Pull out of the data below the stretch of lines bounded by the one containing "obj.matrix_world = Matrix.Identity(4)" and the one containing "scene = bpy.context.scene", both bounds included, unchanged.

# # # #

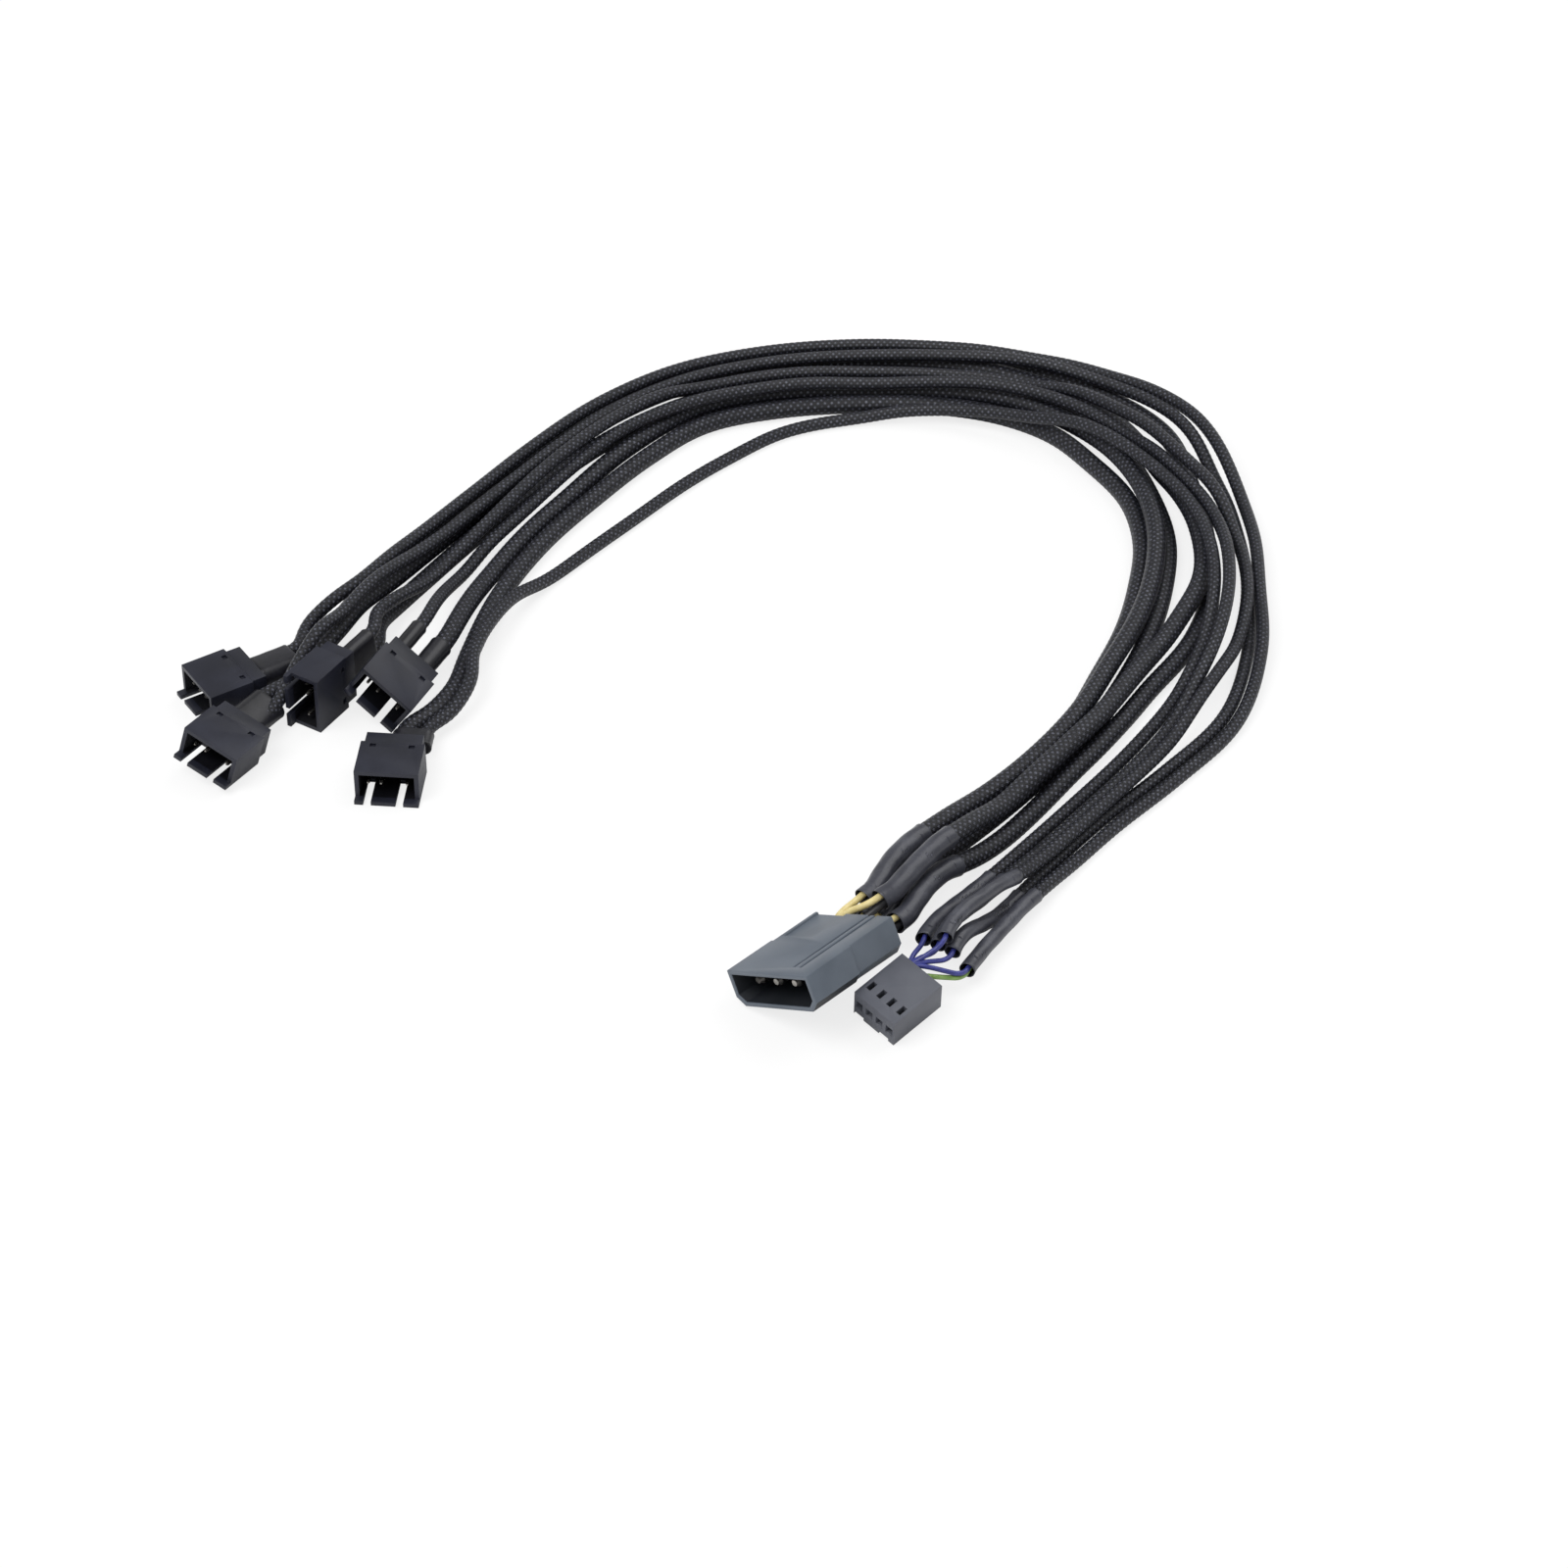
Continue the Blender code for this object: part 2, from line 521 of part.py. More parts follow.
def wires(name, frame, hub, hub_radius, hub_from, ends, slot):
    """Bare wires from one terminal: a hub in the housing and a wire to each end point, as one solid.

    Each wire leaves the hub towards its own level, then runs straight to its end, which is square to it.
    """
    x, z = hub
    body = add(name, mesh_of([rod(x, z, hub_radius, (hub_from, 0.0012), 10)]), frame)
    inverse = frame.matrix_world.inverted()
    for i, (level, before, end) in enumerate(ends):
        local = inverse @ Vector(before)
        first = Vector((x, 0.0002 + 0.0001 * i, z))
        bend = Vector((x, 0.0004, 0)).lerp(Vector((local.x, local.y, 0)), 0.3)
        bend.z = level
        path = [first, bend, local, inverse @ Vector(end)]
        wire = tube("%s_%d" % (name, i), path, WIRE_R, None, 1)
        wire.parent = frame
        wire.hide_render = True
        wire.display_type = "WIRE"
        mesh = bpy.data.meshes.new_from_object(wire.evaluated_get(bpy.context.evaluated_depsgraph_get()))
        strand = add("%s_strand_%d" % (name, i), mesh, frame)
        strand.hide_render = True
        strand.display_type = "WIRE"
        bpy.data.objects.remove(wire)
        union = body.modifiers.new("union", "BOOLEAN")
        union.operation = "UNION"
        union.solver = "EXACT"
        union.object = strand
    finish(body, slot)
    return body


# Start from an empty scene
for old in list(bpy.data.objects):
    bpy.data.objects.remove(old)

power_frame = power_plug()
socket_frame = pwm_socket()
fan_frames = {number: fan_plug(number) for number in FAN_PLUGS}
bpy.context.view_layer.update()

# Cables, and the heat-shrink sleeves at their host ends
laid = {}
for name in LAID_IN_ORDER:
    host = socket_frame if name.startswith("signal") else power_frame
    laid[name] = lay_cable(name, host, fan_frames[int(name[-1])], list(laid.values()))
wire_ends = {}
for name, (line, radii) in laid.items():
    thin = name.startswith("signal")
    shown = SIGNAL_WIRES_SHOW if thin else POWER_WIRES_SHOW
    covered = shown + (SIGNAL_SLEEVE_LENGTH if thin else POWER_SLEEVE_LENGTH)
    length = np.linalg.norm(np.diff(line, axis=0), axis=1).sum()
    number = int(name[-1])
    sleeve_line = knots(line, shown, covered, 10)
    tube("%s_sleeve" % name, sleeve_line, SIGNAL_SLEEVE_R if thin else POWER_SLEEVE_R, "heat_shrink")
    cable_end = length - FAN_SLEEVE[number] - 1.4 * FACE_GAP
    cable_line = knots(line, covered + FACE_GAP, cable_end, SIGNAL_POINTS if thin else POWER_POINTS)
    tube("%s_cable" % name, cable_line, SIGNAL_R if thin else POWER_R, "braided_sleeve")
    wire_ends[name] = stretch(line, shown - WIRE_GAP - WIRE_STRAIGHT, shown - WIRE_GAP)[[0, -1]]

# Sleeves behind the fan plugs: one round both cables, or one on each at the plug that leans
for number, frame in fan_frames.items():
    ends = (FACE_GAP, FAN_SLEEVE[number] - 0.0001)
    seats = [(FAN_SEATS["power_%d" % number], POWER_R), (FAN_SEATS["signal_%d" % number], SIGNAL_R)]
    if number == LEANING_PLUG:
        for which, ((x, z), radius) in zip(("power", "signal"), seats):
            rings = rod(x * MM, z * MM, radius + FAN_SLEEVE_WALL, ends, 14)
            sleeve = add("fan_sleeve_%d_%s" % (number, which), mesh_of([rings]), frame)
            finish(sleeve, "heat_shrink")
    else:
        low = min(x * MM - radius for (x, z), radius in seats) - FAN_SLEEVE_WALL
        high = max(x * MM + radius for (x, z), radius in seats) + FAN_SLEEVE_WALL
        z = seats[0][0][1] * MM
        rings = [flat_oval((low, high), z, POWER_R + FAN_SLEEVE_WALL, y) for y in ends]
        sleeve = add("fan_sleeve_%d" % number, mesh_of([rings]), frame)
        finish(sleeve, "heat_shrink")

# Bare wires: 12 V and ground to every power cable, PWM to every signal cable, speed to the first
up = power_frame.matrix_world.to_3x3() @ Vector((0, 0, 1))
offset = np.array(up) * 0.00075
yellow, black = [], []
for number in FAN_PLUGS:
    ends = wire_ends["power_%d" % number]
    upper = HOST_SEATS["power_%d" % number][1] > 0
    yellow.append((0.0027 if upper else -0.0009, *(ends + offset)))
    black.append((0.0009 if upper else -0.0027, *(ends - offset)))
hub_back = -POWER_PIN_BACK + FACE_GAP
wires("yellow_wires", power_frame, (-1.5 * POWER_PITCH, 0), POWER_HUB_R, hub_back, yellow, "yellow_wire")
wires("black_wires", power_frame, (-0.5 * POWER_PITCH, 0), POWER_HUB_R, hub_back, black, "black_wire")
up = socket_frame.matrix_world.to_3x3() @ Vector((0, 0, 1))
offset = np.array(up) * 0.00062
blue = []
for number in FAN_PLUGS:
    ends = wire_ends["signal_%d" % number]
    blue.append((0.0008, *(ends + offset if number == 1 else ends)))
contact_back = -CONTACT_BACK + FACE_GAP
wires("blue_wires", socket_frame, (-1.5 * FAN_PITCH, 0), SOCKET_HUB_R, contact_back, blue, "blue_wire")
green = [(-0.0008, *(wire_ends["signal_1"] - offset))]
wires("green_wire", socket_frame, (-0.5 * FAN_PITCH, 0), SOCKET_HUB_R, contact_back, green, "green_wire")
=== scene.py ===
"""Looks of a fan splitter cable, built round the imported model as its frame.

The object lies on a pale table: five thick braided power cables and five thin braided signal cables run
from the two host plugs, in front, round an arch to five fan plugs, at the left. Metres, +Z up.
"""
import math

import bmesh
import bpy
import numpy as np
from mathutils import Matrix, Vector


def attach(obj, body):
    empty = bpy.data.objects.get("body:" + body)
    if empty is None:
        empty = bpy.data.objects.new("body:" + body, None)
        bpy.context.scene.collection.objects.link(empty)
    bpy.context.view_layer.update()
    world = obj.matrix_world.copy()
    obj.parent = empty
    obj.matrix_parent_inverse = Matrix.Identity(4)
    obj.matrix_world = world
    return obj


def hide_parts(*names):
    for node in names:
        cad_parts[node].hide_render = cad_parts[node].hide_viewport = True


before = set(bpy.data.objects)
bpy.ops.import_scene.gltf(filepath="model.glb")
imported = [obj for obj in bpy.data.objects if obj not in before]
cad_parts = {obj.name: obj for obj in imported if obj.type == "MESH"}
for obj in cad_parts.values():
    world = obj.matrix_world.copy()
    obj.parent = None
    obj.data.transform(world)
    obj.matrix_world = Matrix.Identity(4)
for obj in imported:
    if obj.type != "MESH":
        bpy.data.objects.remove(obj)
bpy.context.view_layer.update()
scene = bpy.context.scene

# Camera
# The photograph was taken from the front, from well above the table, with a long lens. The camera looks
# at the middle of its frame from 0.9 m away.
MM = 0.001
CENTRE = (-45.96, -20.63)
CAMERA_ELEVATION = math.radians(40)
CAMERA_DISTANCE = 0.9
CAMERA_LENS = 106.31
CAMERA_SENSOR = 36.0
CAMERA_SEES = (0.05, 20)

target = Vector((-CENTRE[0] * MM, -CENTRE[1] * MM, 0))
camera = bpy.data.objects.new("camera", bpy.data.cameras.new("camera"))
scene.collection.objects.link(camera)
camera.data.sensor_width = CAMERA_SENSOR
camera.data.lens = CAMERA_LENS
camera.data.clip_start, camera.data.clip_end = CAMERA_SEES
back = Vector((0, -math.cos(CAMERA_ELEVATION), math.sin(CAMERA_ELEVATION)))
camera.location = target + CAMERA_DISTANCE * back
camera.rotation_euler = (math.pi / 2 - CAMERA_ELEVATION, 0, 0)
scene.camera = camera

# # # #

*COMPLETE RESPONSE:*
    obj.matrix_world = Matrix.Identity(4)
for obj in imported:
    if obj.type != "MESH":
        bpy.data.objects.remove(obj)
bpy.context.view_layer.update()
scene = bpy.context.scene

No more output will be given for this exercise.